◆ Directions for this task
All the data should come back exactly as it was given.

◆ Extracted entries

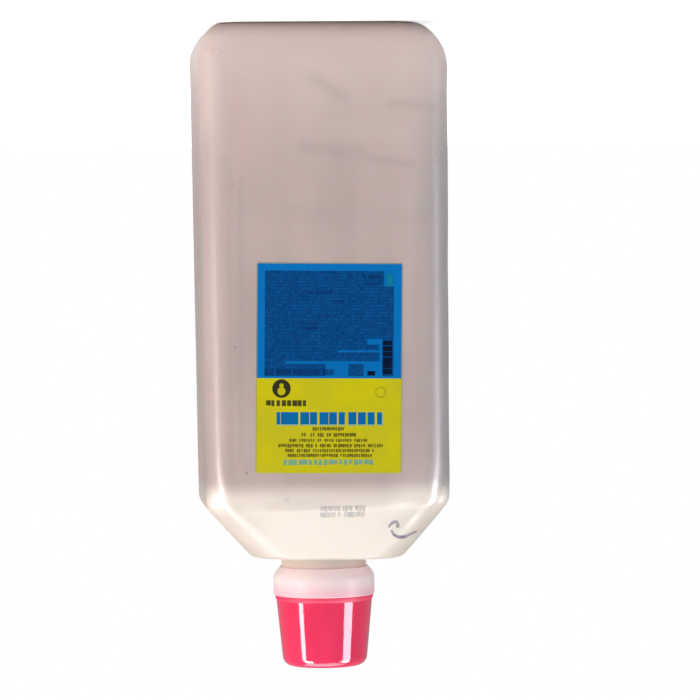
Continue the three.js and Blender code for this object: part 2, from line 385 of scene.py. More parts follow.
def base_rings():
    """The underside: a pinch line across a shallow recess, then the ring that the pack stands on."""
    edge = joined_ring(base_edge_ring(SLACK_SIDE, 0.0), base_edge_ring(FIRM_SIDE, 0.0))
    rings = []
    for share, recess in BASE_RECESS_STEPS:
        points = edge[0] * share
        pinch = PINCH_HEIGHT * np.exp(-((points[:, 1] / PINCH_WIDTH) ** 2))
        points[:, 2] = BASE_RECESS * recess - pinch * recess
        rings.append((points, edge[1], 0.0))
    return rings


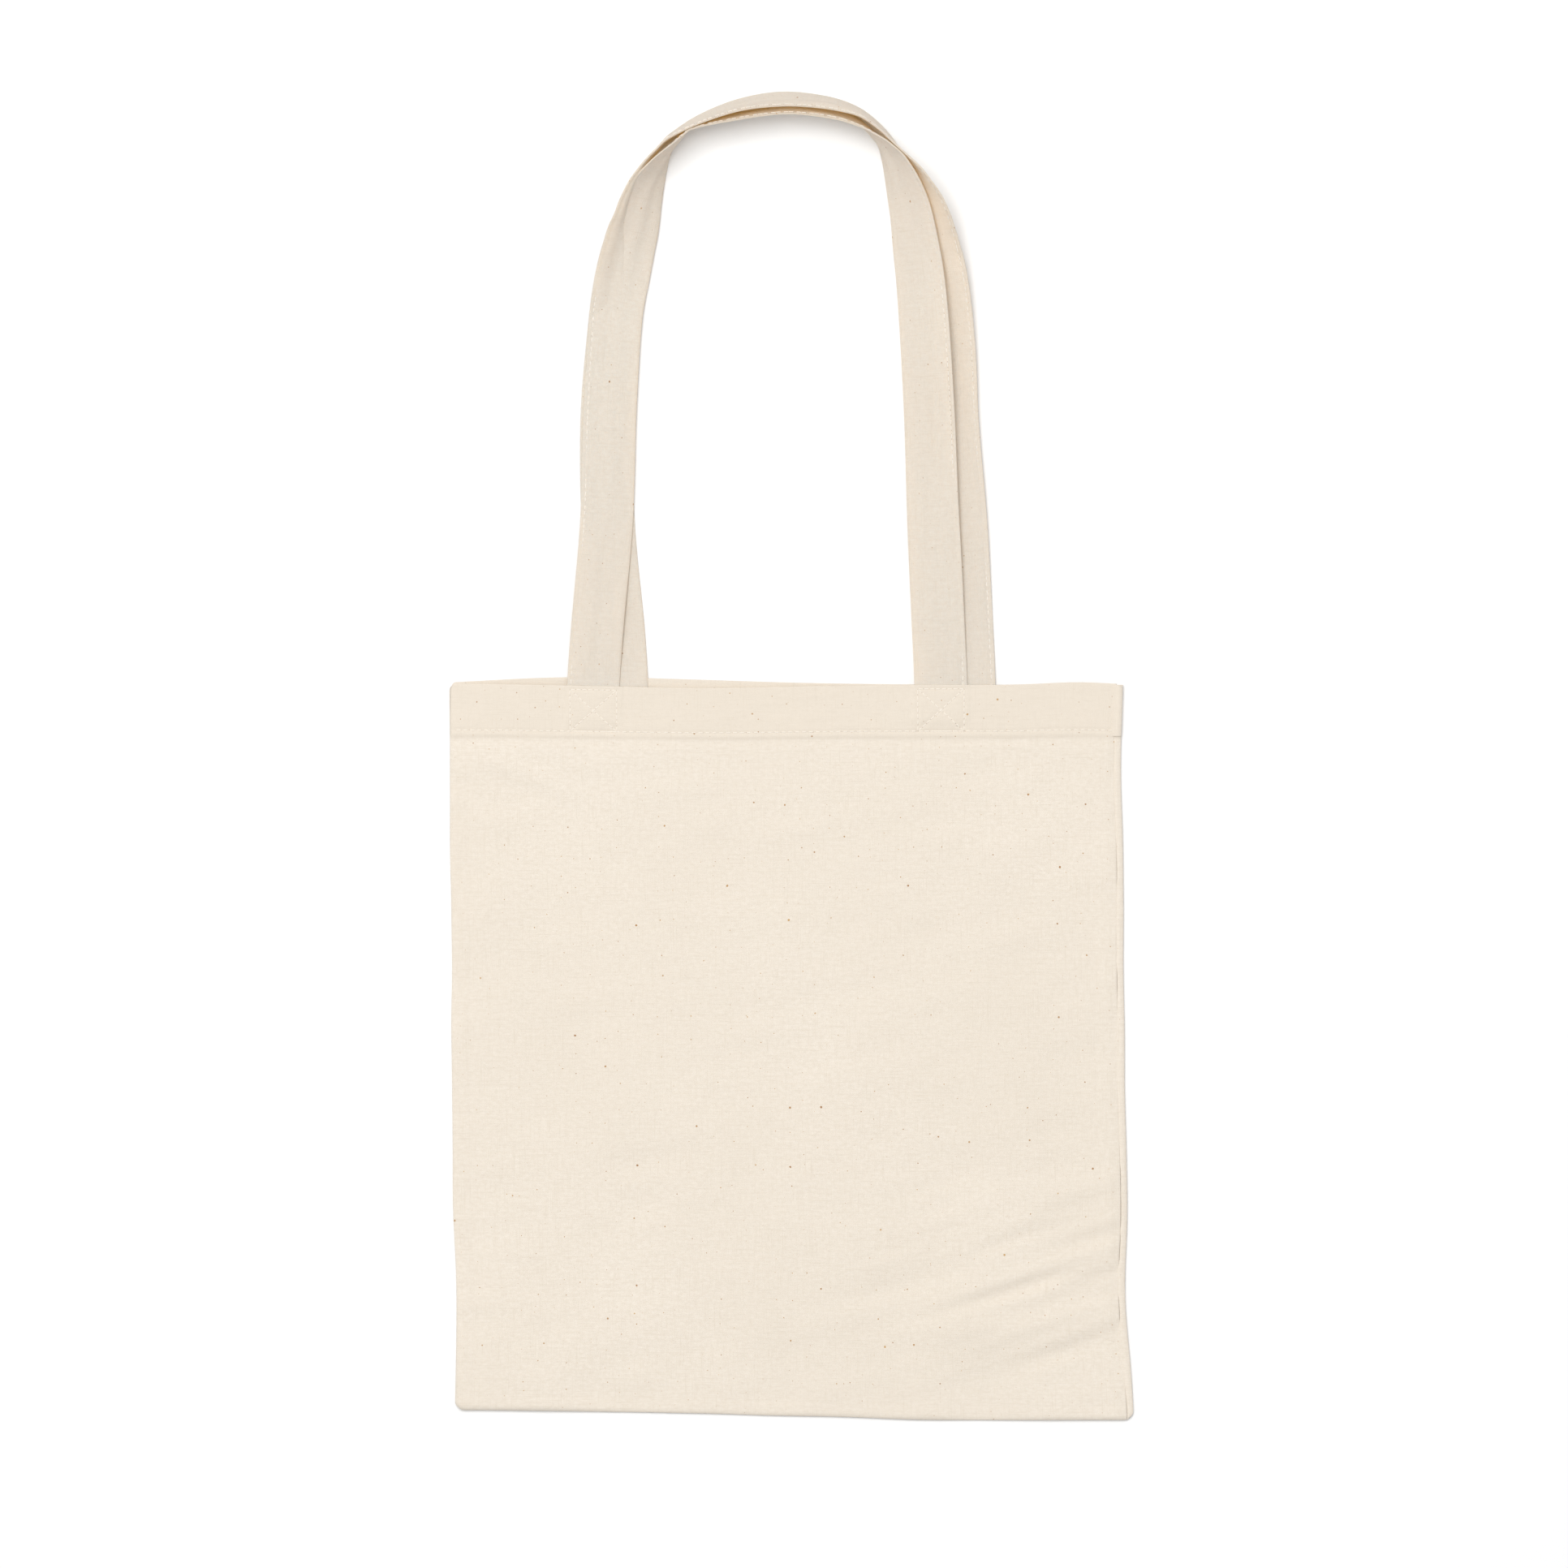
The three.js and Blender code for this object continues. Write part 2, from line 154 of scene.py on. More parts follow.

◆ In response
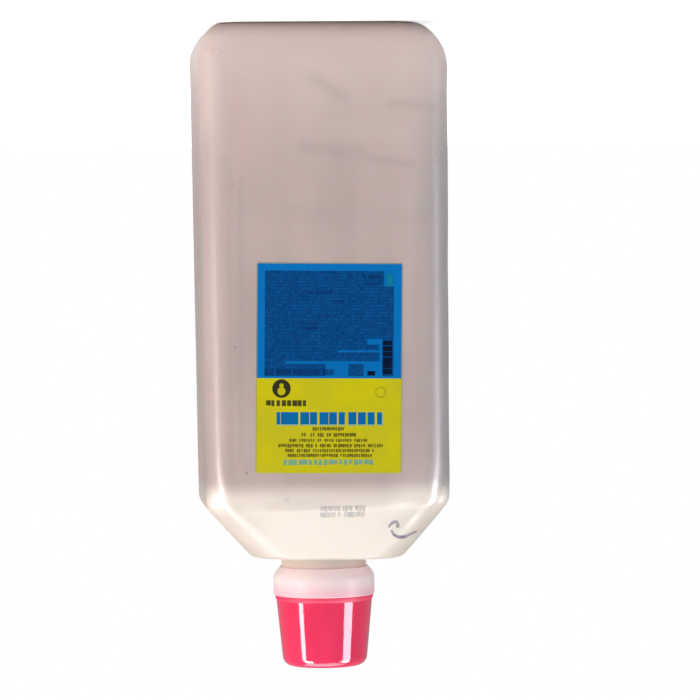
Continue the three.js and Blender code for this object: part 2, from line 385 of scene.py. More parts follow.
def base_rings():
    """The underside: a pinch line across a shallow recess, then the ring that the pack stands on."""
    edge = joined_ring(base_edge_ring(SLACK_SIDE, 0.0), base_edge_ring(FIRM_SIDE, 0.0))
    rings = []
    for share, recess in BASE_RECESS_STEPS:
        points = edge[0] * share
        pinch = PINCH_HEIGHT * np.exp(-((points[:, 1] / PINCH_WIDTH) ** 2))
        points[:, 2] = BASE_RECESS * recess - pinch * recess
        rings.append((points, edge[1], 0.0))
    return rings


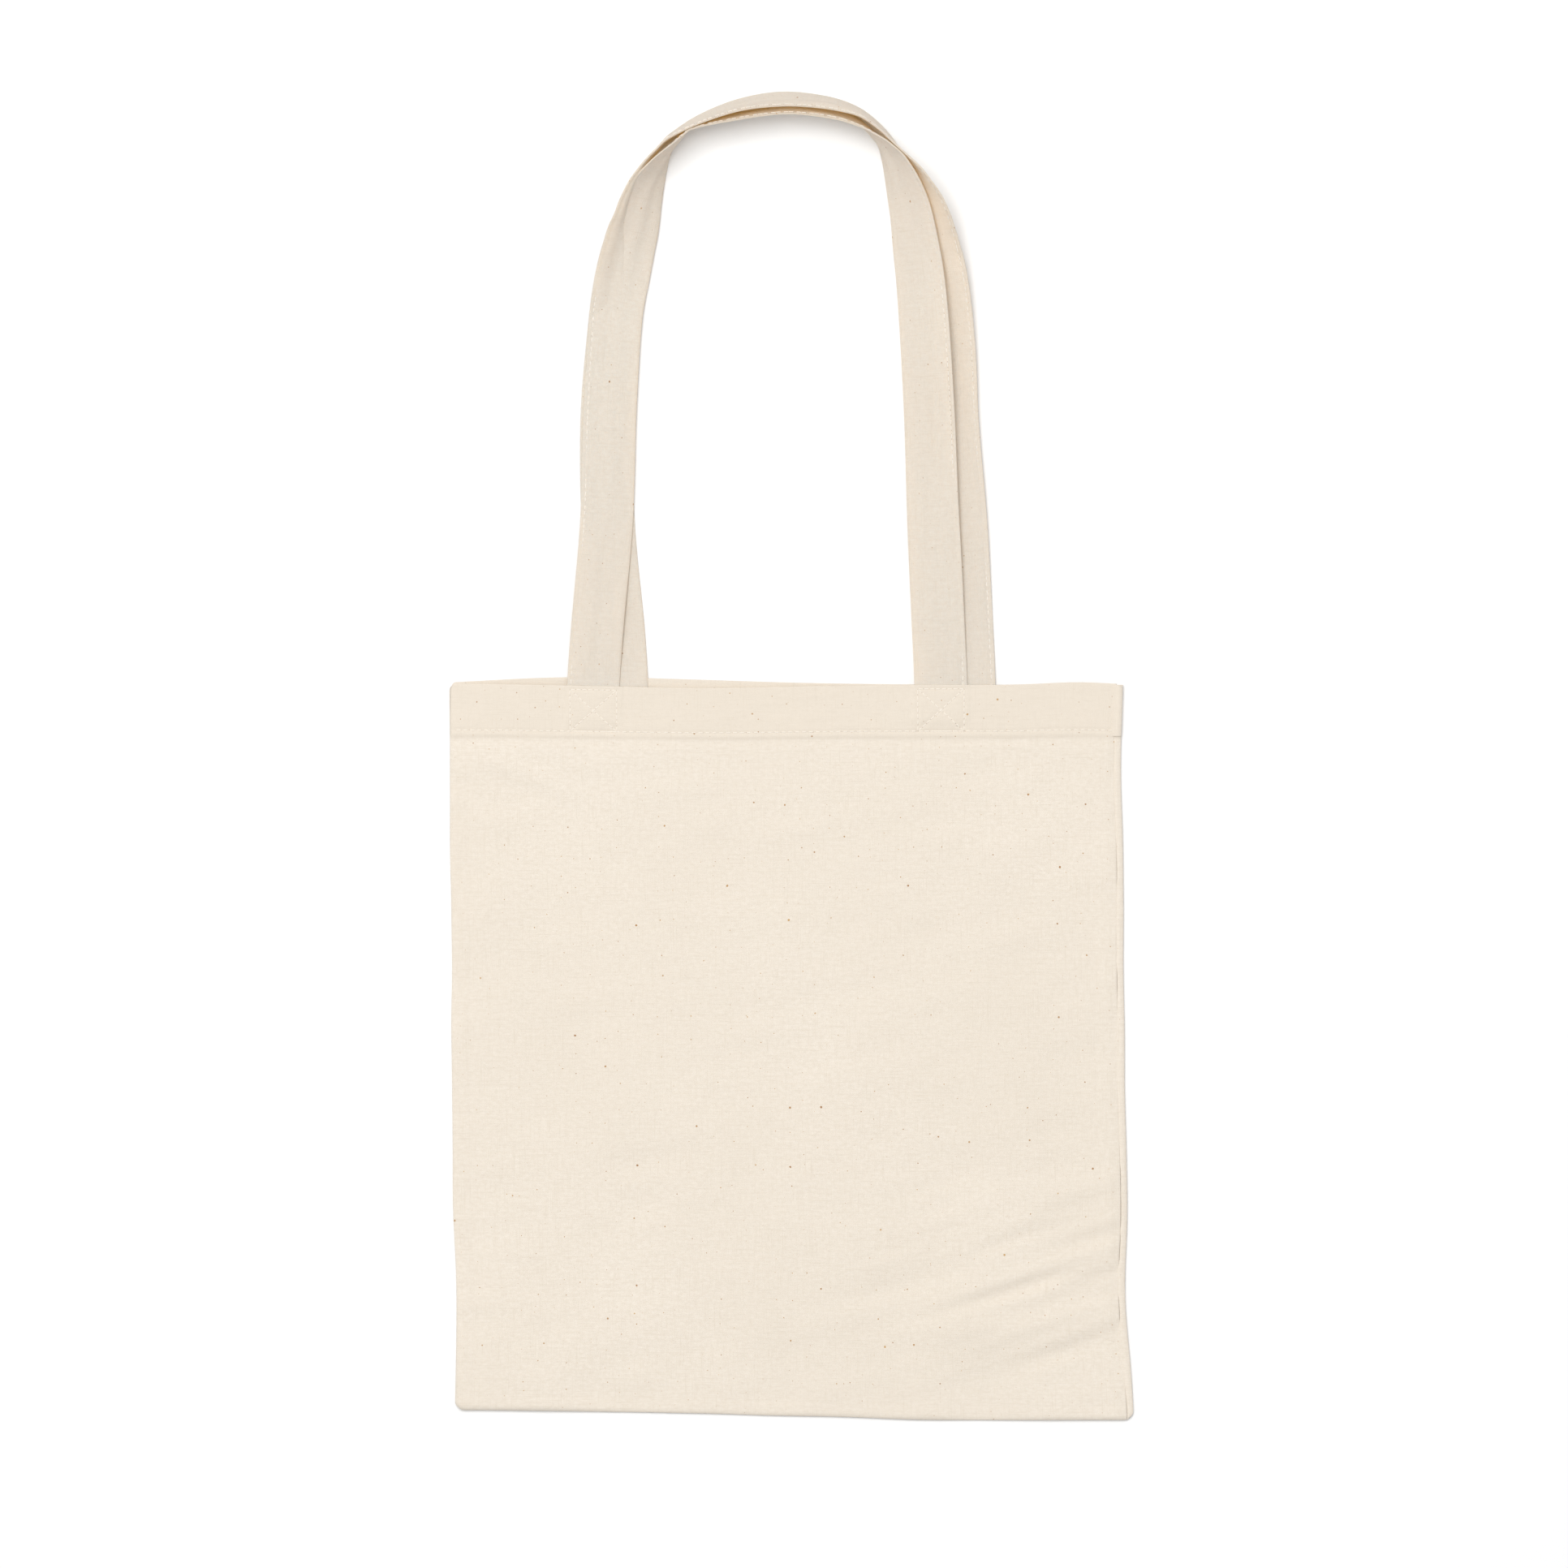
The three.js and Blender code for this object continues. Write part 2, from line 154 of scene.py on. More parts follow.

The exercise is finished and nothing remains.